A Deep Deterministic Policy Gradient Based Network Scheduler for Deadline-Driven Data Transfers
Published Web Locationhttps://sdm.lbl.gov/oapapers/ifip20.pdf
We consider data sources connected to a software defined network (SDN) with heterogeneous link access rates. Deadline-driven data transfer requests are made to a centralized network controller that schedules pacing rates of sources and meeting the request deadline has a pre-assigned value. The goal of the scheduler is to maximize the aggregate value. We design a scheduler (RL-Agent) based on Deep Deterministic Policy Gradient (DDPG). We compare our approach with three heuristics: (i) PFAIR, which shares the bottleneck capacity in proportion to the access rates, (ii) VDRatio, which prioritizes flows with high value-to-demand ratio, and (iii) VBEDF, which prioritizes flows with high value-to-deadline ratio. For equally valued requests and homogeneous access rates, PFAIR is the same as an idealized TCP algorithm, while VBEDF and VDRatio reduce to the Earliest Deadline First (EDF) and the Shortest Job First (SJF) algorithms, respectively. In this scenario, we show that RL-Agent performs significantly better than PFAIR and VDRatio and matches and in over-loaded scenarios out-performs VBEDF. When access rates are heterogeneous, we show that the RL-Agent performs as well as VBEDF even though the RL-Agent has no knowledge of the heterogeneity to start with.

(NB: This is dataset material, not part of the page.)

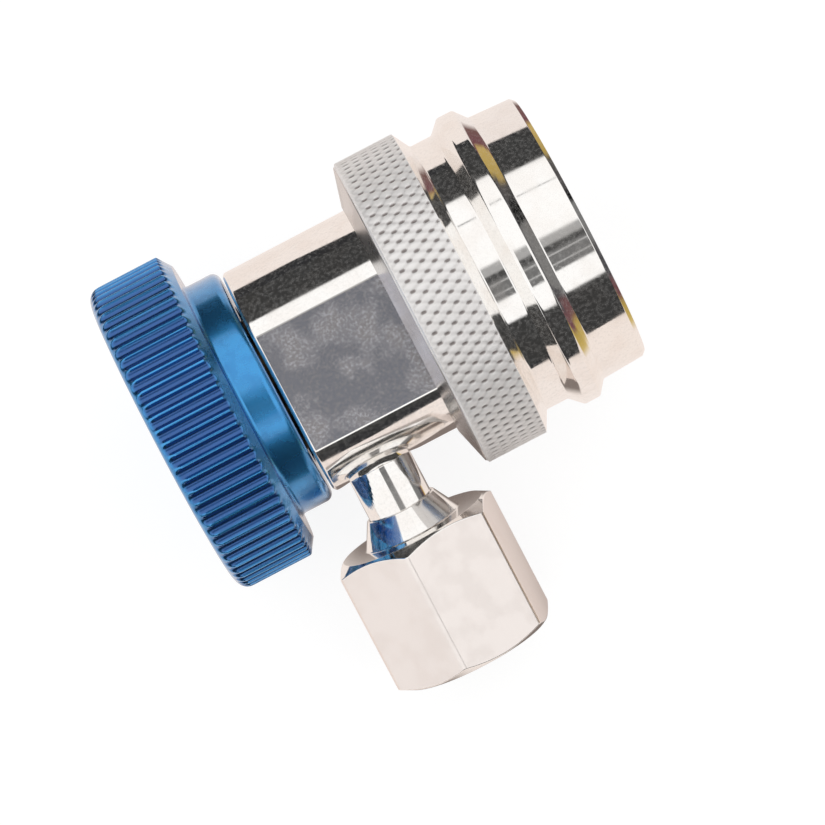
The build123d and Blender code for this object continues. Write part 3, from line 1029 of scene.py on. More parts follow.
@dataclass
class SleeveAssembly(Assembly):
    """The sliding sleeve with its knurled ring."""

    mouth_edge: float = 0.42
    mouth_edge_length: float = 0.45
    mouth_radius: float = 13.2
    mouth_depth: float = 2.4
    band_radius: float = 15.25
    band_rise: float = 0.25
    band_length: float = 5.2
    rib_front_slope: float = 1.15
    rib_width: float = 1.8
    rib_radius: float = 16.95
    rib_rear_slope: float = 1.35
    waist_radius: float = 15.6
    waist_length: float = 2.5
    ring_front_slope: float = 1.15
    ring_width: float = 6.75
    ring_edge: float = 0.3
    bore_radius: float = 12.98
    rear_lip: float = 0.35
    land_front: float = -2.9
    land_rear: float = -7.5
    land_radius: float = 10.45
    land_edge: float = 0.4
    release_radius: float = 11.6
    knurl_lines: int = 92
    knurl_lead: float = 2.29
    knurl_groove_depth: float = 0.05
    knurl_pit_depth: float = 0.08
    knurl_groove: float = 0.62
    knurl_fade: float = 0.2
    knurl_columns: int = 12
    knurl_rows: int = 48
    column_ratio: int = 4
    crease: float = 42.0
    spring_wire: float = 0.4
    spring_turns: float = 4.0
    spring_seat: float = -16.6
    spring_crease: float = 40.0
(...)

For the value maximization problems, we show that the RL-Agent out-performs the heuristics for both homogeneous and heterogeneous access networks. For the general case of heterogeneity with different values, the RL-Agent performs the best despite having no prior knowledge of the heterogeneity and the values, whereas the heuristics have full knowledge of the heterogeneity and VDRatio and VBEDF have partial knowledge of the values through the ratios of value to demand and value to deadline, respectively.